Kapan tepatnya interaksi kompleks tsb berakhir dan sistem politik mencapai equilibrium baru akan sangat dipengaruhi oleh dinamika politik yang berkembang di masa yad, serta respons dari aktor-aktor politik utama terhadap berbagai tantangan dan peluang yang muncul.
Proses menuju equilibrium baru dalam sistem politik Indonesia dapat memakan waktu dan memerlukan komitmen dari berbagai pihak untuk mencapainya.

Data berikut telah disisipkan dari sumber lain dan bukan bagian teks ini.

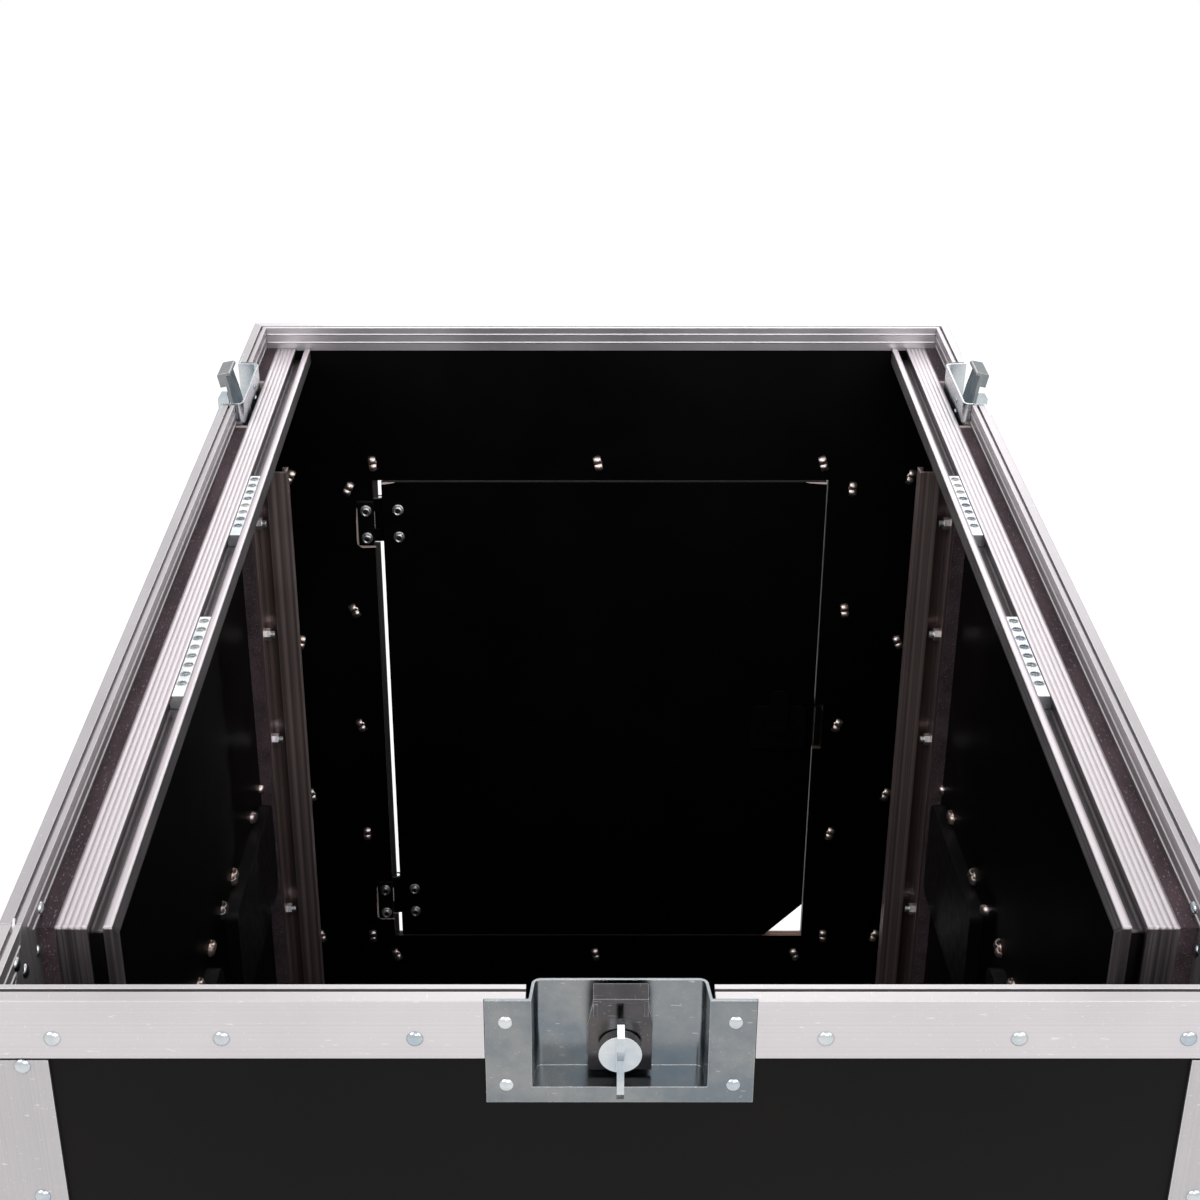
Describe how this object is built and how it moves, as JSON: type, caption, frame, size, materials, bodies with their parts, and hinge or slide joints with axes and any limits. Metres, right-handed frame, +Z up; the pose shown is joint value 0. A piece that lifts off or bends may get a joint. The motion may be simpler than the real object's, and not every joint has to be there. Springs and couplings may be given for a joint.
{
  "type": "angled rack case",
  "caption": "Plywood rack case open along its gently sloping top, with edge valances, latches, slotted rack rails with nut strips, clip-on front lid and rear door",
  "frame": {"origin": "middle of the footprint, on the ground", "axes": "+Z up, -Y towards the front lid, +Y towards the rear door, +X to the right seen from the front"},
  "size_m": [0.5552, 0.773, 0.6646],
  "materials": {
    "coated_plywood": "smooth black phenolic film on plywood",
    "raw_plywood": "bare plywood edge",
    "satin_aluminium": "satin extruded and anodised",
    "zinc_plated_steel": "bright zinc plated",
    "black_coated_steel": "black powder coating",
    "black_rubber": "matt moulded rubber"
  },
  "bodies": {
    "case": {"side_panel_left": "coated_plywood", "packer_left": "raw_plywood", "slanted_valance_left": "satin_aluminium", "slanted_rail_left": "satin_aluminium", "front_rail_left": "satin_aluminium", "rear_rail_left": "satin_aluminium", "side_panel_right": "coated_plywood", "packer_right": "raw_plywood", "slanted_valance_right": "satin_aluminium", "slanted_rail_right": "satin_aluminium", "front_rail_right": "satin_aluminium", "rear_rail_right": "satin_aluminium", "rear_packers": "raw_plywood", "rear_panel": "coated_plywood", "bottom_panel": "coated_plywood", "rear_valance": "satin_aluminium", "front_valance": "satin_aluminium", "edge_angles": "satin_aluminium", "corner_caps": "zinc_plated_steel", "feet": "black_rubber", "rear_rail_bolts": "zinc_plated_steel", "latch_dishes": "zinc_plated_steel", "handle_dishes": "black_coated_steel", "hinge_frame_leaves": "black_coated_steel", "hinge_pins": "zinc_plated_steel", "door_frame_profile": "satin_aluminium", "door_strike": "black_coated_steel"},
    "door": {"rear_door_panel": "coated_plywood", "hinge_door_leaves": "black_coated_steel", "door_latch_dish": "black_coated_steel"},
    "door_latch": {"door_latch_handle": "black_coated_steel", "door_latch_cam": "black_coated_steel"},
    "front_lid": {"front_lid_panel": "coated_plywood", "front_lid_walls": "coated_plywood", "lid_rear_valance": "satin_aluminium", "lid_top_valance": "satin_aluminium", "lid_edge_angles": "satin_aluminium", "lid_corner_caps": "zinc_plated_steel", "lid_keepers": "zinc_plated_steel", "centre_latch_dish": "zinc_plated_steel"},
    "side_latch_hook_left": {"side_latch_hook_left": "zinc_plated_steel"},
    "side_latch_wing_left": {"side_latch_wing_left": "zinc_plated_steel"},
    "side_latch_hook_right": {"side_latch_hook_right": "zinc_plated_steel"},
    "side_latch_wing_right": {"side_latch_wing_right": "zinc_plated_steel"},
    "lid_latch_hook_left": {"lid_latch_hook_left": "zinc_plated_steel"},
    "lid_latch_wing_left": {"lid_latch_wing_left": "zinc_plated_steel"},
    "lid_latch_hook_right": {"lid_latch_hook_right": "zinc_plated_steel"},
    "lid_latch_wing_right": {"lid_latch_wing_right": "zinc_plated_steel"},
    "centre_latch_hook": {"centre_latch_hook": "zinc_plated_steel"},
    "centre_latch_wing": {"centre_latch_wing": "zinc_plated_steel"},
    "rear_handle_bail_left": {"rear_handle_bail_left": "black_coated_steel"},
    "front_handle_bail_left": {"front_handle_bail_left": "black_coated_steel"},
    "rear_handle_bail_right": {"rear_handle_bail_right": "black_coated_steel"},
    "front_handle_bail_right": {"front_handle_bail_right": "black_coated_steel"},
    "lower_strip_left": {"lower_strip_left": "zinc_plated_steel"},
    "lower_strip_right": {"lower_strip_right": "zinc_plated_steel"},
    "upper_strip_left": {"upper_strip_left": "zinc_plated_steel"},
    "upper_strip_right": {"upper_strip_right": "zinc_plated_steel"},
    "front_strip_left": {"front_strip_left": "zinc_plated_steel"},
    "front_strip_right": {"front_strip_right": "zinc_plated_steel"}
  },
  "joints": [
    {"name": "door_hinge", "type": "hinge", "parent": "case", "child": "door", "pos_m": [-0.179, 0.382, 0.49867], "axis": [0, 0, 1], "range_deg": [0, 170]},
    {"name": "door_latch_turn", "type": "hinge", "parent": "door", "child": "door_latch", "pos_m": [0.152, 0.3775, 0.31269], "axis": [0, 1, 0], "range_deg": [0, 90]},
    {"name": "front_lid_slide", "type": "slide", "parent": "case", "child": "front_lid", "axis": [0, -1, 0], "range_m": [0, 0.09]},
    {"name": "side_latch_hook_left_slide", "type": "slide", "parent": "case", "child": "side_latch_hook_left", "axis": [-0.1908, -0.0958, 0.9769], "range_m": [-0.007, 0]},
    {"name": "side_latch_wing_left_turn", "type": "hinge", "parent": "case", "child": "side_latch_wing_left", "pos_m": [-0.2666, 0.26418, 0.62485], "axis": [-1, 0, 0], "range_deg": [-180.05, 0]},
    {"name": "side_latch_hook_right_slide", "type": "slide", "parent": "case", "child": "side_latch_hook_right", "axis": [0.1908, -0.0958, 0.9769], "range_m": [-0.007, 0]},
    {"name": "side_latch_wing_right_turn", "type": "hinge", "parent": "case", "child": "side_latch_wing_right", "pos_m": [0.2666, 0.26418, 0.62485], "axis": [1, 0, 0], "range_deg": [-180.05, 0]},
    {"name": "lid_latch_hook_left_slide", "type": "slide", "parent": "case", "child": "lid_latch_hook_left", "axis": [-0.1908, -0.9816, 0], "range_m": [-0.007, 0]},
    {"name": "lid_latch_wing_left_turn", "type": "hinge", "parent": "case", "child": "lid_latch_wing_left", "pos_m": [-0.2666, -0.303, 0.3], "axis": [-1, 0, 0], "range_deg": [-180.05, 0]},
    {"name": "lid_latch_hook_right_slide", "type": "slide", "parent": "case", "child": "lid_latch_hook_right", "axis": [0.1908, -0.9816, 0], "range_m": [-0.007, 0]},
    {"name": "lid_latch_wing_right_turn", "type": "hinge", "parent": "case", "child": "lid_latch_wing_right", "pos_m": [0.2666, -0.303, 0.3], "axis": [1, 0, 0], "range_deg": [-180.05, 0]},
    {"name": "centre_latch_hook_slide", "type": "slide", "parent": "front_lid", "child": "centre_latch_hook", "axis": [0, -0.1908, 0.9816], "range_m": [0, 0.007]},
    {"name": "centre_latch_wing_turn", "type": "hinge", "parent": "front_lid", "child": "centre_latch_wing", "pos_m": [0, -0.3755, 0.56225], "axis": [0, -1, 0], "range_deg": [0, 180.05]},
    {"name": "rear_handle_bail_left_swing", "type": "hinge", "parent": "case", "child": "rear_handle_bail_left", "pos_m": [-0.2589, 0.128, 0.3235], "axis": [0, 1, 0], "range_deg": [0, 90], "stiffness_Nm_per_rad": 0.4, "springref_deg": -20.05},
    {"name": "front_handle_bail_left_swing", "type": "hinge", "parent": "case", "child": "front_handle_bail_left", "pos_m": [-0.2589, -0.078, 0.3235], "axis": [0, 1, 0], "range_deg": [0, 90], "stiffness_Nm_per_rad": 0.4, "springref_deg": -20.05},
    {"name": "rear_handle_bail_right_swing", "type": "hinge", "parent": "case", "child": "rear_handle_bail_right", "pos_m": [0.2589, 0.128, 0.3235], "axis": [0, -1, 0], "range_deg": [0, 90], "stiffness_Nm_per_rad": 0.4, "springref_deg": -20.05},
    {"name": "front_handle_bail_right_swing", "type": "hinge", "parent": "case", "child": "front_handle_bail_right", "pos_m": [0.2589, -0.078, 0.3235], "axis": [0, -1, 0], "range_deg": [0, 90], "stiffness_Nm_per_rad": 0.4, "springref_deg": -20.05},
    {"name": "lower_strip_left_slide", "type": "slide", "parent": "case", "child": "lower_strip_left", "axis": [0, 0.9952, 0.0976], "range_m": [-0.18, 0.075]},
    {"name": "lower_strip_right_slide", "type": "slide", "parent": "case", "child": "lower_strip_right", "axis": [0, 0.9952, 0.0976], "range_m": [-0.18, 0.075]},
    {"name": "upper_strip_left_slide", "type": "slide", "parent": "case", "child": "upper_strip_left", "axis": [0, 0.9952, 0.0976], "range_m": [-0.075, 0.21]},
    {"name": "upper_strip_right_slide", "type": "slide", "parent": "case", "child": "upper_strip_right", "axis": [0, 0.9952, 0.0976], "range_m": [-0.075, 0.21]},
    {"name": "front_strip_left_slide", "type": "slide", "parent": "case", "child": "front_strip_left", "axis": [0, 0, 1], "range_m": [-0.3, 0.1]},
    {"name": "front_strip_right_slide", "type": "slide", "parent": "case", "child": "front_strip_right", "axis": [0, 0, 1], "range_m": [-0.3, 0.1]}
  ],
  "couplings": [
    {"joint": "side_latch_wing_left_turn", "follows": "side_latch_hook_left_slide", "rad_per_m": 448.8},
    {"joint": "side_latch_wing_right_turn", "follows": "side_latch_hook_right_slide", "rad_per_m": 448.8},
    {"joint": "lid_latch_wing_left_turn", "follows": "lid_latch_hook_left_slide", "rad_per_m": 448.8},
    {"joint": "lid_latch_wing_right_turn", "follows": "lid_latch_hook_right_slide", "rad_per_m": 448.8},
    {"joint": "centre_latch_wing_turn", "follows": "centre_latch_hook_slide", "rad_per_m": 448.8}
  ]
}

Dengan demikian Anomali itu terjawab sudah. Kalangan Akademisi dimanapun boleh saja berunjuk rasa. Tapi seharusnya tetap pada rel akademik, karena sesungguhnya yang harus disoal itu adalah pihak yang mencoba memanfaatkan Jokowi Effect untuk kepentingan politiknya masing-masing. Dan bukannya menyalahkan Jokowi. Lalu yang anti Jokowi, soal-lah mereka, karena mereka hanya meratapi kekalahan dan keterpurukannya, dan tidak berefleksi siapa Jokowi itu sebenarnya bagi mereka, instrumen partaikah, dan tiba-tiba sekarang menyalahkan Jokowi. Ya ampun. Itu kan hanya meratapi bahwa mereka tidak bisa lagi meroket menuju orbit tanpa Jokowi.